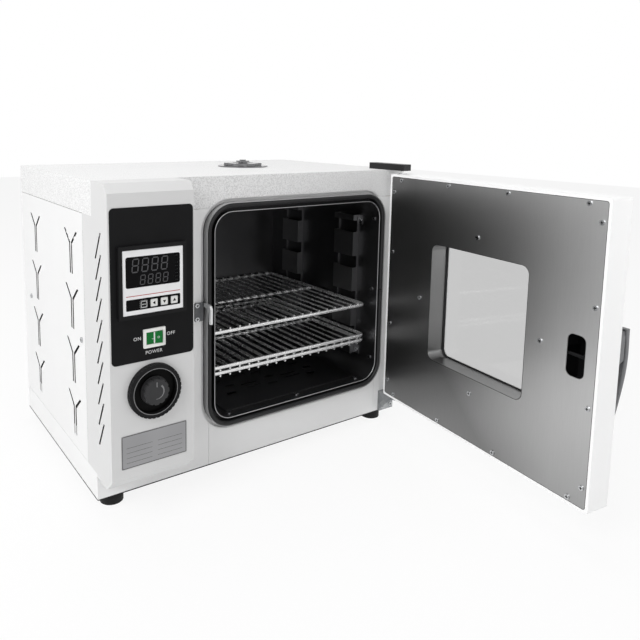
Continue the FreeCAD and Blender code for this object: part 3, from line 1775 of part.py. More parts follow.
def chamber_screws():
    screws = collar_screws()
    screws += [small_screw("x", cham_x0 + cover_t, 1, y, z) for y, z in cover_screw_places()]
    for x, y, z in wall_screw_places():
        side = 1 if x == cham_x0 else -1
        screws.append(small_screw("x", x + side * upright_t, side, y, z))
    screws += [small_screw("y", y_f - striker_plate_t, -1, x, z) for x, z in striker_screw_places()]
    return group(screws)


def write(node, shape):
    shape.exportStep("parts/" + node + ".step")


def main():
    os.makedirs("parts", exist_ok=True)
    fixed = (
        base_pan, left_side_panel, right_side_panel, back_panel, top_cover, fascia, front_sheets,
        mouth_frame, thermal_break, door_seal, chamber_liner, heater_well, floor_plate,
        tubular_heaters, insulation_pads, bay_partition, shelf_uprights, fan_case, fan_cover,
        fan_rotor, fan_motor, temperature_probe, exhaust_collar, exhaust_shutter, top_hinge_arm,
        top_hinge_cap, hinge_pins, bottom_hinge_bracket, striker, control_overlay, meter_case,
        meter_plate, meter_screen, switch_case, power_rocker, dial_body, dial_knob, rubber_feet,
        cabinet_screws, chamber_screws, power_gland, bay_blocks,
    )
    hung = (
        door_shell, door_liner, window_pane, pane_cushion, door_insulation, door_screws, door_bushes,
        latch_case, latch_pawl, handle_base, handle_lever,
    )
    for piece in fixed:
        write(piece.__name__, piece())
    for piece in hung:
        write(piece.__name__, swing(piece()))
    for node, z, up in shelf_places():
        write(node, wire_shelf(z, up))
    for i, x in enumerate(key_places()):
        write("meter_key_" + str(i + 1), meter_key(x))


main()
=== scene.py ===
import bmesh
import bpy
import json
import math
from mathutils import Matrix, Vector


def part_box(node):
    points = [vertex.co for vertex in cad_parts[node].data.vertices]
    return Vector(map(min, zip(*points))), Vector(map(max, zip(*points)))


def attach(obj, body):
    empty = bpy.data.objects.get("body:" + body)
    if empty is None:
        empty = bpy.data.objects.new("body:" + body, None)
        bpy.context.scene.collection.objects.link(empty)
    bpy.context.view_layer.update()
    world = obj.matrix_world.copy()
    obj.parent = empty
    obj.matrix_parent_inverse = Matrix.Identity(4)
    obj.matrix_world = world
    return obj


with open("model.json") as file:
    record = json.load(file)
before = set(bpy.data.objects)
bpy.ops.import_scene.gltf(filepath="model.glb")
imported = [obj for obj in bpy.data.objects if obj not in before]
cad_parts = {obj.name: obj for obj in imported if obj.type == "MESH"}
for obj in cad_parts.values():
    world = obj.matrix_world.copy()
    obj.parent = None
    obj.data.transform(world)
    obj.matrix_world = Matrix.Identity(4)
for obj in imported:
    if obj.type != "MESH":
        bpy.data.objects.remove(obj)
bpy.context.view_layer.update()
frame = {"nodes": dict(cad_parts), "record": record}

MM = 0.001

# Places and sizes on the object, in millimetres in the frame's own axes, the door's as if it were shut.
# A name that ends in _Y is a depth. A pair is across and up, or width and height; the door's axis is across
# and deep.
PANEL_Y = -243.8
FASCIA_Y = -243.2
METER_PLATE_Y = -249.3
METER_SCREEN_Y = -248.8
KEY_Y = -250.1
KEY_Z = 313.2
KEY_X = (-242.0, -227.4, -212.8, -198.2)
SCREEN_CENTRE = (-227.8, 356.5)
RED_LINE_Z = 325.4
STRIP_Z = 313.6
CAPS_HEIGHT = 4.6
ROCKER = (-225.5, 264.2)
ROCKER_LEAN = math.radians(-14.3)
RIDGE_Y = -245.7
LEFT_PAD_Y = -245.4
RIGHT_PAD_Y = -246.98
DIAL_PLACE = (-226.7, 191.0)
DIAL_FRONT_Y = -251.2
KNOB_FRONT_Y = -254.2
NAME_PLATE = (-225.8, 112.2)
NAME_SIZE = (95.5, 46.5)
NAME_THICK = 0.6
DOOR_AXIS = (262.5, -214.5)
DOOR_OPEN = math.radians(83)
WINDOW_SIZE = (192.0, 192.0)
WINDOW_ROUND = 12.0
LINER_ROUND = 3.0
LINER_FACE_Y = -194.92
SLOT_CENTRE = (-114.0, 260.5)
CHAMBER_CENTRE = (64.0, 255.0)
CHAMBER_SIZE = (334.0, 324.0)
CHAMBER_ROUND = 30.0
HEM_Y = -192.4
SEAL_LIP_Y = -182.4
SEAL_LIP_DEPTH = 11.4

# Cross recess of a screw, as shares of its head's radius: length, width and depth of the modelled arms,
# and half the sizes of the painted ones. The full width is a span past both sides of the cabinet.
CROSS_ARM = 1.15
CROSS_WIDTH = 0.3
CROSS_DEPTH = 0.06
PAINTED_ARMS = ((0.57, 0.15), (0.15, 0.57))
FULL_WIDTH = 400

# Where a finish changes on its piece, in millimetres: the dial's dish gives way to its rim, the striker's plate
# to its claw, and the liner's painted shade deepens towards the hinge and towards its foot
DISH_EDGE = (30.6, 31.2)
CLAW_Y = (-188.4, -189.4)
SHADE_Y = (-560, -250)
SHADE_Z = (230, 70)

# Thickness of print, and half the thickness of lettering, in millimetres
PRINT = 0.08
THIN_PRINT = 0.05
TYPE_PRINT = 0.03


def linear(code):
    """Turns an sRGB hex colour into linear values with a full alpha."""
    out = []
    for i in (1, 3, 5):
        c = int(code[i:i + 2], 16) / 255
        out.append(c / 12.92 if c <= 0.04045 else ((c + 0.055) / 1.055) ** 2.4)
    return (*out, 1.0)


def add_node(tree, kind, inputs=None, **settings):
    """Adds one node with its settings, values and links, and returns its outputs."""
    node = tree.nodes.new(kind)
    for name, value in settings.items():
        setattr(node, name, value)
    for key, value in (inputs or {}).items():
        for part in value if isinstance(value, list) else [value]:
            if isinstance(part, bpy.types.NodeSocket):
                tree.links.new(part, node.inputs[key])
            else:
                node.inputs[key].default_value = part
    return node.outputs


# Finishes

def finish(name, build, *values):
    """A material whose surface build() makes from the piece's own coordinates."""
    material = bpy.data.materials.new(name)
    material.use_nodes = True
    tree = material.node_tree
    tree.nodes.clear()
    place = add_node(tree, "ShaderNodeTexCoord")["Object"]
    add_node(tree, "ShaderNodeOutputMaterial", {"Surface": build(tree, place, *values)})
    return material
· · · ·
Task to carry out: Extract from the listing above the lines between the line containing "for node, z, up" and the line containing "obj.matrix_parent_inverse = Matrix.Identity(4)", keeping both of those lines. Output nothing else.

Right answer:
    for node, z, up in shelf_places():
        write(node, wire_shelf(z, up))
    for i, x in enumerate(key_places()):
        write("meter_key_" + str(i + 1), meter_key(x))


main()
=== scene.py ===
import bmesh
import bpy
import json
import math
from mathutils import Matrix, Vector


def part_box(node):
    points = [vertex.co for vertex in cad_parts[node].data.vertices]
    return Vector(map(min, zip(*points))), Vector(map(max, zip(*points)))


def attach(obj, body):
    empty = bpy.data.objects.get("body:" + body)
    if empty is None:
        empty = bpy.data.objects.new("body:" + body, None)
        bpy.context.scene.collection.objects.link(empty)
    bpy.context.view_layer.update()
    world = obj.matrix_world.copy()
    obj.parent = empty
    obj.matrix_parent_inverse = Matrix.Identity(4)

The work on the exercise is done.